So we dragged our butts out of bed at an unnatural hour, made our way down to the dock, and set out downstream, leaving Skamokawa at 5 AM. There was a strong current flowing out and my new GPS showed us zipping along at 7 mph. Ginni borrowed the GPS and got her kayak up to 8.5 mph for a moment.

Down below Miller Sands, where the shipping channel turns towards Astoria, the dredge equipment was working, and we also saw this buoy, tangled in several hundred feet of gillnet. I’ll digress here for a minute. First of all, these nets are not cheap! Why anybody would lay out thousands of dollars worth of net in a place where they would risk tangling it this severely is beyond me. And it wasn’t just snagged on the end, either; whoever did this evidently drifted down on this buoy with the net strung out for hundreds of feet on both sides of it. But what really gets me is that after it tangled on the buoy, they just cut it loose and abandoned it, as a hazard to fish and to navigation. The bright side of this story is by the time we passed this buoy again on the way home, the guys running the dredge equipment had removed the net and piled it on one of their barges.

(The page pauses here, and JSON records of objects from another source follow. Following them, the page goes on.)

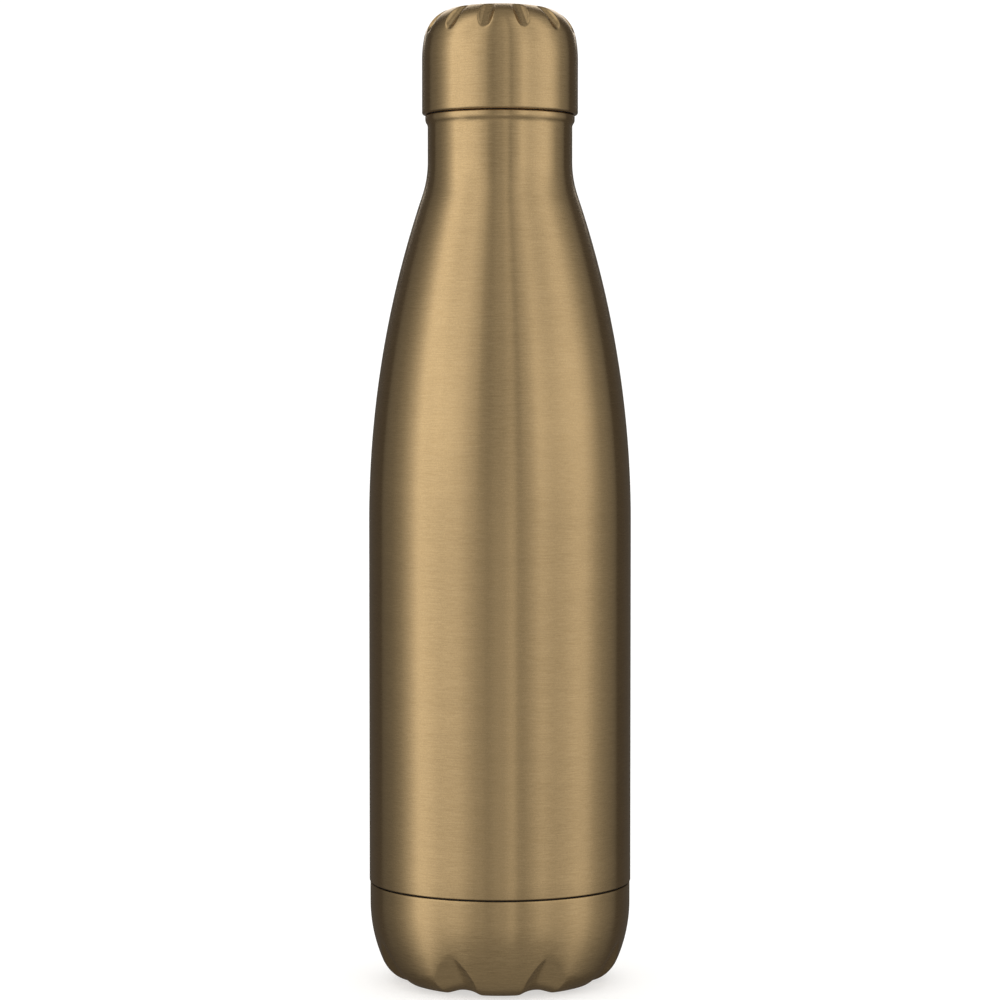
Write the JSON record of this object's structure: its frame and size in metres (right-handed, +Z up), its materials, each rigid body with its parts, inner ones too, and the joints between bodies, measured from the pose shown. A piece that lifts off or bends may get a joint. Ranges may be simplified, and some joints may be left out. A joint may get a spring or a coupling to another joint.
{
  "type": "insulated screw-lid bottle",
  "caption": "Slender double-wall metal water bottle with a lobed base cup and a fluted screw lid on an insulated stopper.",
  "frame": {"origin": "centre of the foot ring on the surface that the bottle stands on", "axes": "+Z up the bottle's axis, -Y towards the middle of the front base lobe"},
  "size_m": [0.07, 0.07, 0.2604],
  "materials": {
    "bronze_coated_steel": "antique gold-bronze coating over fine ring-wise brushed stainless steel",
    "bare_steel": "bare electropolished stainless steel",
    "copper_foil": "bright rolled copper foil",
    "getter_alloy": "pressed dark grey metal powder",
    "clip_steel": "thin spring steel strip",
    "seal_glass": "fused sealing glass",
    "cover_aluminium": "self-adhesive aluminium disc",
    "epoxy": "cured dark epoxy",
    "black_pp": "moulded black polypropylene, fine satin",
    "white_foam": "white expanded foam, beaded",
    "silicone": "soft dark grey food-grade silicone"
  },
  "bodies": {
    "bottle": {"outer_shell": "bronze_coated_steel", "shell_end_disc": "bare_steel", "vacuum_seal": "seal_glass", "port_cover": "cover_aluminium", "getter_pill": "getter_alloy", "getter_clip": "clip_steel", "liner_body": "bare_steel", "liner_base": "bare_steel", "copper_wrap": "copper_foil", "base_cup": "bronze_coated_steel", "base_bond": "epoxy"},
    "gasket": {"lid_gasket": "silicone"},
    "lid": {"lid_shell": "bronze_coated_steel", "lid_bond": "epoxy", "stopper_body": "black_pp", "stopper_foam": "white_foam", "stopper_top_disc": "black_pp", "stopper_end_cap": "black_pp"}
  },
  "joints": [
    {"name": "lid_lift", "type": "slide", "parent": "bottle", "child": "gasket", "axis": [0, 0, 1], "range_m": [0, 0.024]},
    {"name": "lid_turn", "type": "hinge", "parent": "gasket", "child": "lid", "pos_m": [0, 0, 0.2321], "axis": [0, 0, 1], "range_deg": [0, 2160]}
  ],
  "couplings": [
    {"joint": "lid_lift", "follows": "lid_turn", "m_per_rad": 0.00063662}
  ]
}
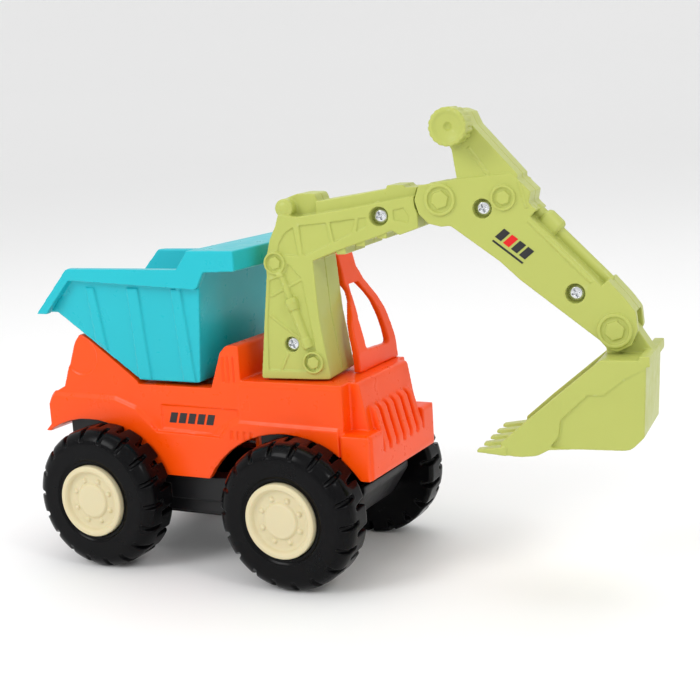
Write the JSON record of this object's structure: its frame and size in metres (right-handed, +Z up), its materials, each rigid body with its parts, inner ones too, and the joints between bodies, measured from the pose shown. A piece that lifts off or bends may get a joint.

number 6, festooned with gillnet

That last leg of the paddle from Rice Island to Astoria is a long one, since the destination is in plain sight for so long, without seeming to get much closer. Finally we starting pulling up on Tongue Point, just east of town.


approaching Tongue Point

By this time, we were starting to smell the cinnamon rolls and coffee!


Ginni

Not long after, we were pulling into the East Mooring Basin to see if there were any lingering sea lions hanging around. We only saw one, apparently not with the program as most of the rest of the gang is off to California to the breeding grounds.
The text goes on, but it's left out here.